The picture for employees gets even grimmer when you factor in one of the previous explanations for wage stagnation.
The research shows that globalization in manufacturing delivers a double whammy to workers: it leads some plants to close, which then allows the remaining plants in the area to keep wages down for those workers who did not lose their jobs.
“In some counties, because some jobs went to China and caused plants to close, the remaining employers in those counties now have much more power,” Benmelech says. “So as a result, they can pay lower wages.”
One bit of good news, though: the analysis confirms that employee unions can act as a check on local monopsonies.

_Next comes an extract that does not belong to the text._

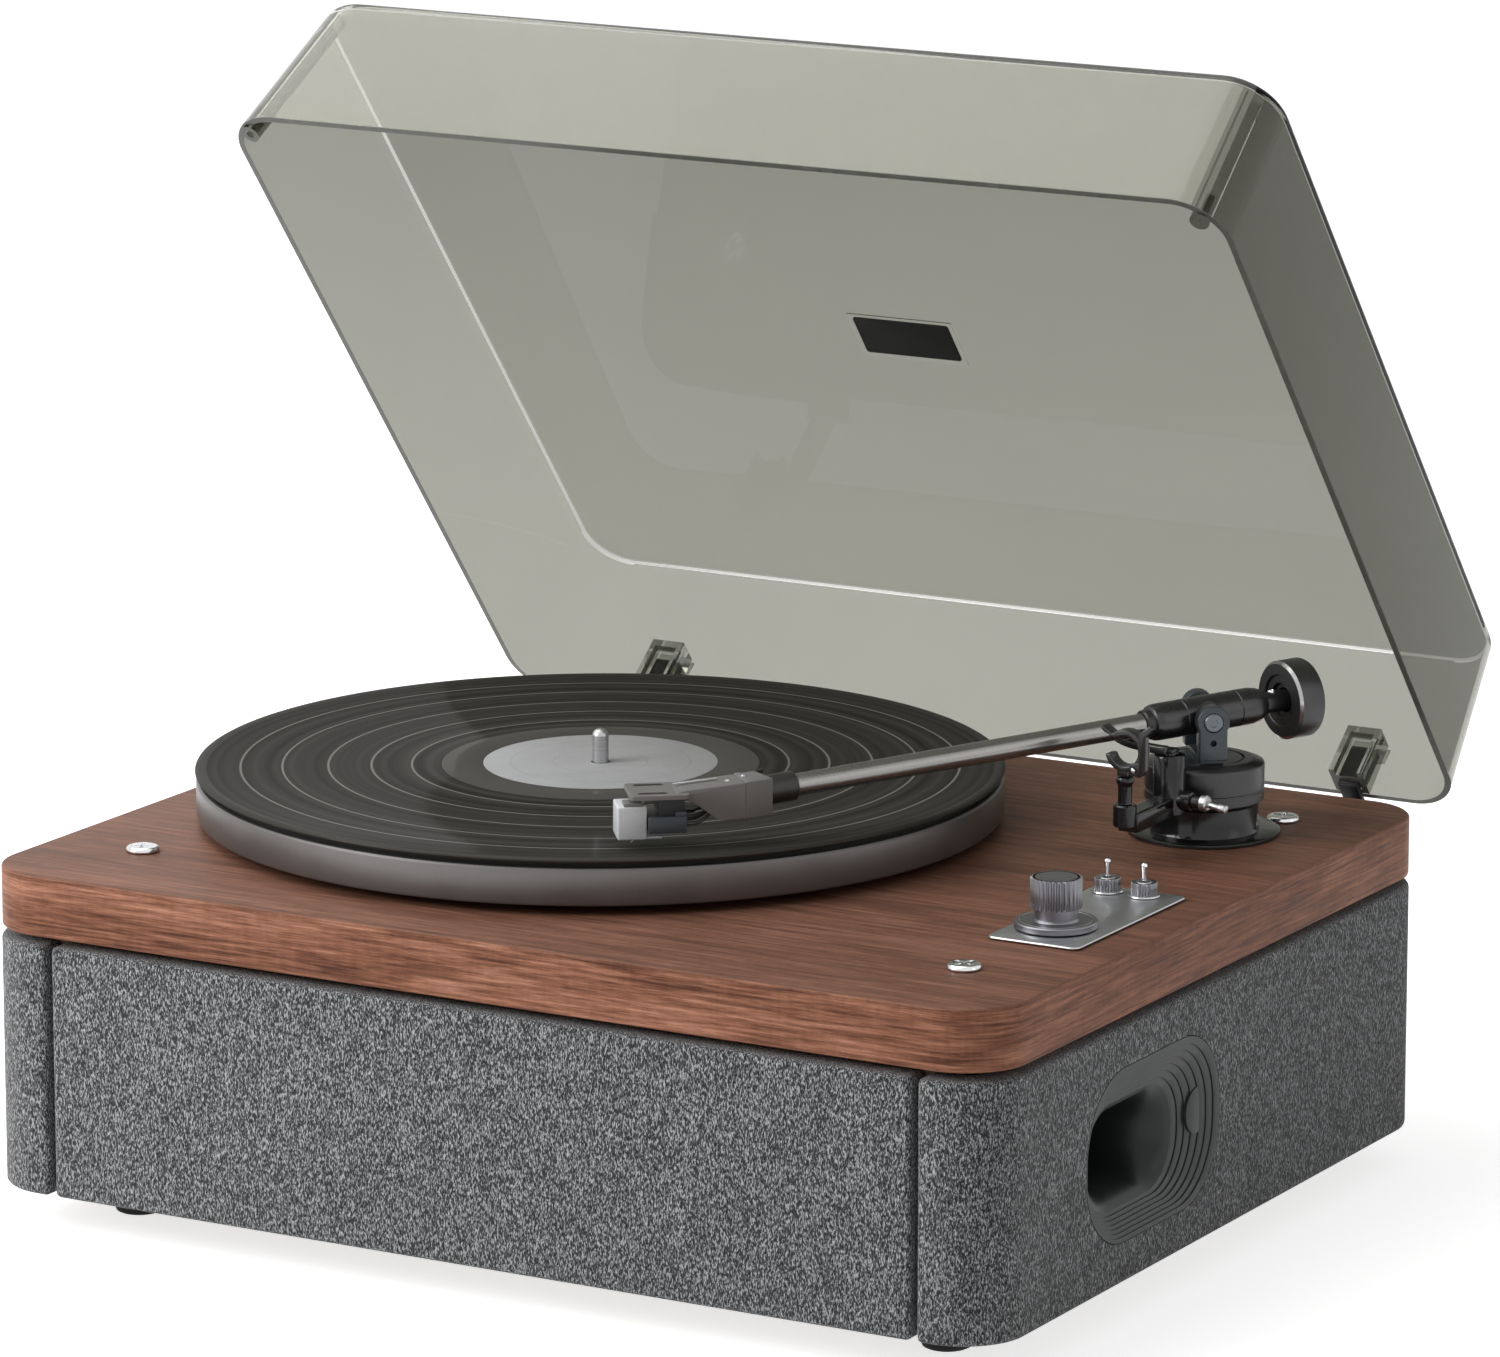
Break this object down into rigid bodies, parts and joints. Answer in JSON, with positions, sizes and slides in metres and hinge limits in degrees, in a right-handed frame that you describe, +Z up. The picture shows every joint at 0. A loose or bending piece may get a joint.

The researchers used data from the Union Membership and Coverage Database and found that even in counties where competition between firms for workers is low, wages were relatively higher when unions were present.
“When the employees are stronger and have more bargaining power, then even a concentrated employer cannot pay them the low wages that it would otherwise pay,” Benmelech explains.
Despite the strength of the findings, Benmelech cautions that “whenever you have an important economic question, it is unlikely that there will be only one explanation.” Globalization, high-tech automation, and labor-market concentration are probably all influencing wage stagnation and income inequality.
Benmelech adds that the study’s biggest takeaway applies to other industries as well. “The notion of [monopsony] market power—that when employers have more power relative to employees, they would pay them lower wages—that’s nothing that is unique to manufacturing,” he says.
As for what might be done to mitigate these disheartening trends—beyond unionization—Benmelech is currently investigating how raising local minimum wages might affect the interaction between employer monopsonies and stagnant pay.
“So many things have happened in the last 40 years—you have different policies, and the world is changing. But employer concentration seems to be an important factor,” he says. “It probably explains at least 30 percent of the fact that wages have not been increasing. And for economists, that’s a large amount of explanatory power.”